I began to read about the modern doctrine of 'anticipatory self-defense'. The concept argues that international law is not a suicide pact. It does not compel a nation to absorb the first, devastating blow—especially a nuclear one—before it is allowed to defend itself. When a nation faces a genocidal adversary, one that has flagrantly violated international treaties and is on the verge of acquiring the means for your destruction, does waiting to become a victim make you more moral? The question was deeply uncomfortable. I had seen Israel as the aggressor, but was forced to reframe the question: Is it an act of aggression to disarm a sworn enemy who is publicly loading a gun and pointing it at your family’s head?

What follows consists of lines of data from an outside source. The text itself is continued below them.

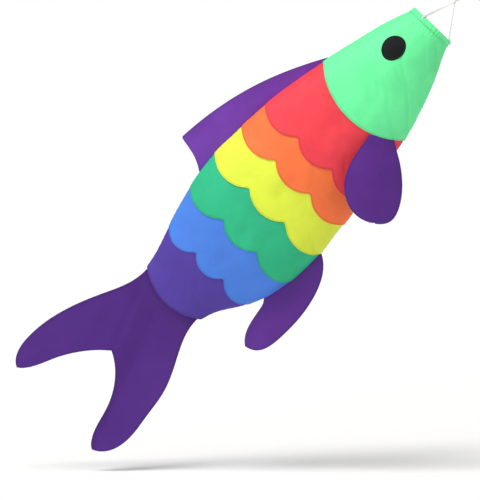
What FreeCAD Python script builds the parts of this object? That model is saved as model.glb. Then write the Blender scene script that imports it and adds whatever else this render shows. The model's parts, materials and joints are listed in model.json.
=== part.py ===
"""Rainbow fish windsock: a hooped cloth fish that hangs from a small swivel by a three-leg bridle.

The fish is built along its own axis, nose towards +X, back towards +Z, with the centre of the
mouth at (0, 0, 0) and stations measured backwards from the mouth. Every finished piece is then
tilted to its flying angle and moved, so that the centre of the swivel's hanging eye is the origin.
All sizes are in millimetres.
"""

import FreeCAD
import Part
import math
import os

from FreeCAD import Vector

# ---- flying angle and cloth ----
NOSE_UP_DEG = 46.0          # tilt of the fish's axis above the horizontal
CLOTH_WALL = 0.8            # thickness of every cloth solid
LAP_GAP = 0.4               # air between two overlapping layers of cloth
LAP_STEP = CLOTH_WALL + LAP_GAP
FIN_GAP = 0.5               # clearance of a loose fin from the body cloth

# ---- mouth: hoop, crimped ferrule and folded hem ----
HOOP_RADIUS = 53.6          # centre line of the wire
HOOP_WIRE_RADIUS = 1.5
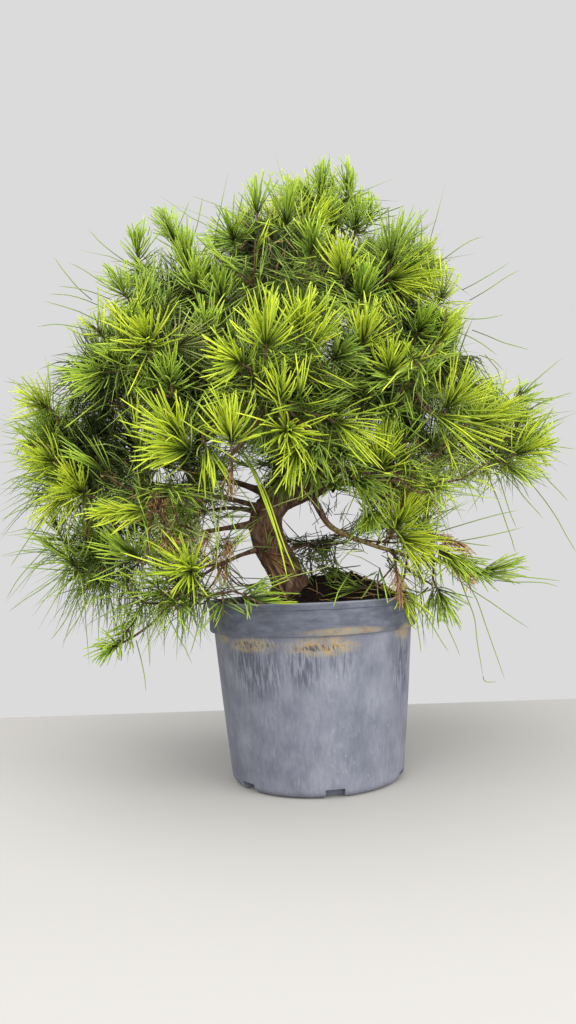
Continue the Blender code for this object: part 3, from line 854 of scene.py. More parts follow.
@dataclass
class Tree:
    """The tree's limbs and the space of each mass, by the rule that the solids follow."""

    trunk: tuple = (
        (-17, 8, 163, 17.5),
        (-24, 5, 184, 15.8),
        (-36, 1, 208, 15.6),
        (-39, -2, 232, 15.2),
        (-27, -3, 249, 13.6),
        (-6, -1, 257, 11.8),
        (14, 3, 266, 10.8),
        (25, 6, 292, 9.4),
        (18, 8, 345, 7.4),
        (8, 8, 405, 5.6),
        (22, 10, 465, 4.0),
        (38, 14, 515, 2.4),
    )
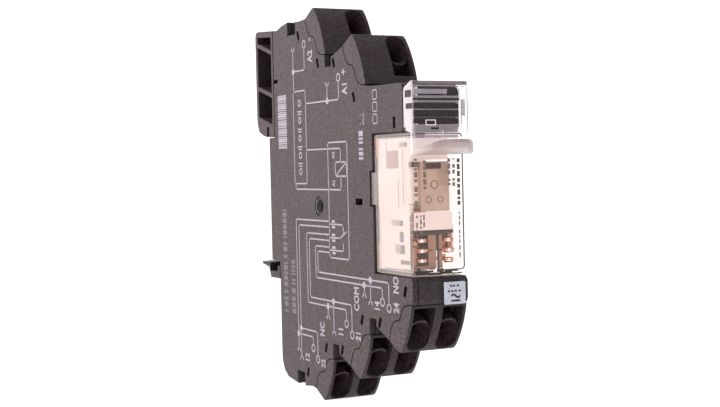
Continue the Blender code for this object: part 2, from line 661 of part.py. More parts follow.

But the hardest part, the part that kept me up at night, was reconciling this new understanding with the undeniable tragedy in Gaza. The suffering there is real, and no strategic rationale can erase the images of dead children. For weeks, I couldn't connect the two. It felt like a moral paradox. How can a nation claim the high ground of 'surgical precision' against Iran while its actions in Gaza created such devastation?

Then, looking at the intelligence again, I saw the connection. I had been viewing two separate conflicts. Israel, I realized, was fighting one single war on two fronts against the same enemy. The chaos in Gaza, the relentless rocket fire, the international condemnation—this wasn't just a parallel conflict; it was a strategic component of Iran's long war. It was designed to pin Israel down, to drain its resources, to bleed its military, and, most effectively, to shred its moral standing on the world stage, isolating it from its allies. It was the perfect cover for the final sprint toward a bomb.

Seen through this terrifying new lens, 'Operation Am Kelavi' was not an act of choice. It was an act of desperation. It was an attempt to strike at the puppeteer in Tehran, not just the puppets in Gaza and Lebanon. Eliminating the IRGC commanders and nuclear scientists who architected this multi-front strategy was an attempt to prevent countless future wars and, most pressingly, the nuclear one. The tragic moral calculus wasn't choosing a 'clean' operation in Iran over a 'messy' one in Gaza. It was the impossible choice a nation faces when fighting for its very existence against an enemy that masterfully embeds its weapons in civilian centers and its ideology in a global narrative of victimhood.

A world without the Iranian Revolutionary Guard Corps and its nuclear ambitions is a safer world—for Israelis, for the oppressed people of Iran, and for the entire international community. I had to accept the profoundly unsettling truth that Israel, in acting to save itself, may have done the world a massive favor. I no longer see a simple narrative of aggressor and victim. I see a flawed, democratic nation fighting for its life against a totalitarian, apocalyptic death cult that has mastered the art of 21st-century warfare, where media manipulation and the weaponization of pity are as important as any missile. My certainty is gone, replaced by a terrible, complex clarity. I don't ask you to agree with me, only to do what I was once so unwilling to do: question the comfort of your own convictions.